На протяжении моего детства дома отапливались углем. Я любила наблюдать за доставкой угля: как громоздкий самосвал со скрипом останавливается у нашего дома, как запыленный водитель собирает вместе спусковые желоба, причем последний входит в подвальное окно; как блестят эти желоба – словно серебро, за столько лет начищенные шершавым углем, который скользил по их глоткам. А потом лучший миг, долгожданная кульминация: будоражащий звук, с каким тонна угля несется по желобу и приземляется в ящик в подвале. Папа бросал в очаг сверкающие черные камушки, когда уходил на работу и когда приходил домой. Эти кусочки углерода никогда не ждал славный конец в виде сверкающего бриллианта – они были приговорены к смерти в огне.

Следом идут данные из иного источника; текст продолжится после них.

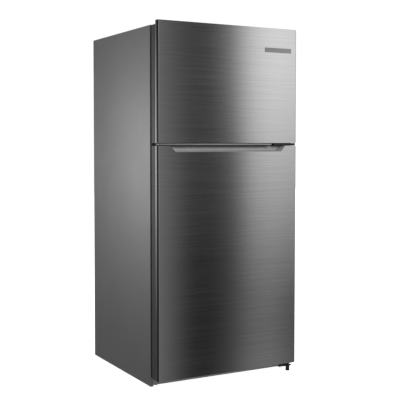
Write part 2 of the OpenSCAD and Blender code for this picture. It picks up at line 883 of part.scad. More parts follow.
// The two fan motors with their shafts and the brackets that hold them
module fan_motors() {
    evap_y0 = duct_y + duct_t + 26 + motor_gap;
    beam_half = 70;
    beam_y0 = evap_y0 + 18;
    beam_t = 4;
    beam_h = 12;
    evap_shaft = motor_gap + 8;
    room_shaft = motor_gap + 9;
    room_x0 = fan_x + motor_gap;
    hole = cond_fan_r + 2;
    color("#5b5e61")
    union() {
        bar_y(0, evap_y0, evap_y0 + 22, fan_z, 20);
        bar_y(0, evap_y0 - evap_shaft, evap_y0 + over, fan_z, shaft_r);
        block([-beam_half, beam_y0, fan_z - beam_h / 2], [beam_half, beam_y0 + beam_t, fan_z + beam_h / 2]);
        for (side = [-1, 1])
            block([side * (beam_half - beam_t) - beam_t, beam_y0, fan_z - beam_h / 2],
                  [side * (beam_half - beam_t) + beam_t, in_y, fan_z + beam_h / 2]);
        bar_x(room_x0, room_x0 + 35, comp_y, room_fan_z, 24);
        bar_x(room_x0 - room_shaft, room_x0 + over, comp_y, room_fan_z, shaft_r);
        block([fan_x + 22, comp_y - 8, room_z0], [fan_x + 27, comp_y + 8, room_fan_z]);
        difference() {
            block([fan_x + 22, room_y0 + part_gap, room_z0],
                  [fan_x + 24, cab_y1 - 14, room_z1 - part_gap]);
            bar_x(fan_x + 20, fan_x + 26, comp_y, room_fan_z, hole);
        }
        for (angle = [0, 180])
            translate([fan_x + 23, comp_y, room_fan_z])
                rotate([angle, 0, 0])
                    translate([-1, 0, -4])
                        cube([2, hole + 4, 8]);
    }
}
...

Я пробиралась в прохладный темный влажный подвал, чтобы поиграть в угольном ящике. Мое угольное наваждение никогда особенно не радовало маму: маленькая грязная Дебби постоянно заявлялась на ее сверкающую чистотой кухню. Ну и что? Эй, это же была просто угольная пыль, покрывавшая меня с ног до головы. Ее было очень легко стряхнуть щеткой на пол… Несомненно, та же самая пыль, которая разрушает легкие и убивает тысячи шахтеров по всему миру.
Позже, после переезда, мы перешли на масляный радиатор и систему принудительной вентиляции. А вот тут уже начинается история наваждения и принуждения, если вы готовы пойти со мной.

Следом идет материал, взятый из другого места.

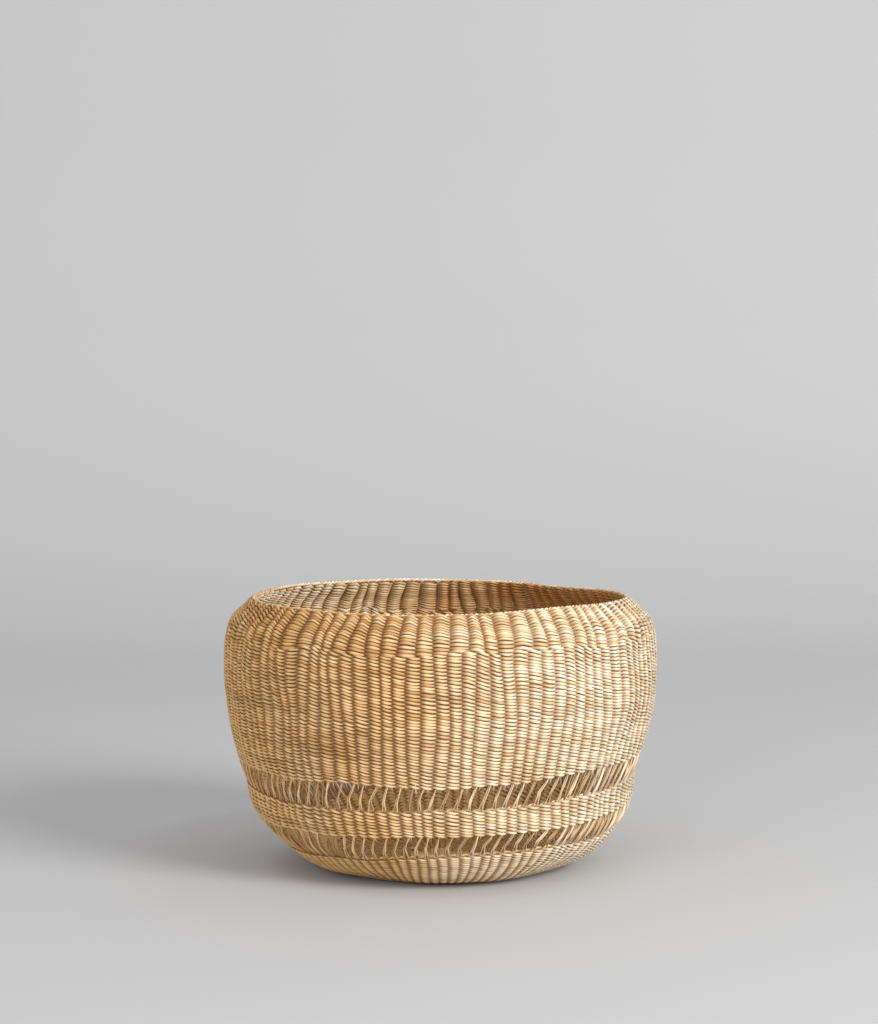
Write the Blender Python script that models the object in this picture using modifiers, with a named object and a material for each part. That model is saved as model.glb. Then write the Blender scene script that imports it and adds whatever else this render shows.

Доставка такого топлива, в отличие от разгрузки машины с углем, не вызывала визуального и слухового восторга, и запах стоял сильный и неприятный. Но кое-что меня захватывало – сам процесс. То, как это работало. Определенно это был инстинкт или, как я теперь знаю, некое генетическое чувство, может быть даже призвание к работе с трубами. Однако система принудительной вентиляции подвела меня к другому дару или, может, к другой генетической предрасположенности. К пению. И со временем, когда я во время вокальной практики научилась создавать ощущение сжатия в теле, я представляла себя двигателем внутреннего сгорания или кузнечными мехами. В первую очередь пение было для меня способом не оставаться в одиночестве и способом говорить без слов. Это было высвобождение воздуха, часто движимое чувствами. Разница между отоплением и пением – в степени влажности сжатого воздуха. Пение – горячее и влажное, как хотите, так и понимайте. Пение было для меня принуждением: меня неудержимо к нему влекло. Потребность творить стала наваждением, тем, что захватывало меня целиком и полностью.
Размышляю, есть ли во мне еще что-то компульсивное. Что касается моих маний, то наличие дополнительных пунктов в этом случае я точно могу признать. В какой-то момент жизни я до крайности тщательно собирала все свои обрезки ногтей и выбрасывала в унитаз – та же участь настигала все волосы, оставшиеся на расческе. Эти следы исчезали в канализациях многих городов и стран во время моих путешествий по миру. Стирались все свидетельства моего присутствия. Никаких улик, чтобы меня выследить… Если бы я могла, я бы всасывала пылесосом каждую омертвевшую клетку кожи и смывала бы тоже, но даже у моих маний есть пределы. (Хотя если бы вы видели, как я прочесываю ванну в отеле, отыскивая капельку слюны, случайно вылетевшую изо рта, вы бы поставили под сомнение это утверждение.) На самом деле я начинаю нервничать от одной мысли о том, что кто-то обнаружит следы моей тайной жизни.
Ах да, и стоит упомянуть мою кампанию против лобковых волос. Эти дьявольские закрученные неадекваты так и норовят предать меня в самых щекотливых ситуациях. Только через мой труп, мелкие твари! В конце концов, осторожность никогда не бывает лишней; один мой знакомый жулик, арт-дилер в Нью-Йорке, из-за лобковых волос был арестован по обвинению в убийстве… Эти гаденыши так отличаются друг от друга – и каждый крошечный завиток может уйму всего рассказать о своем владельце. Когда я нахожу их, я смываю их в унитаз. Но все равно мне страшно, что какие-то избежали уничтожения.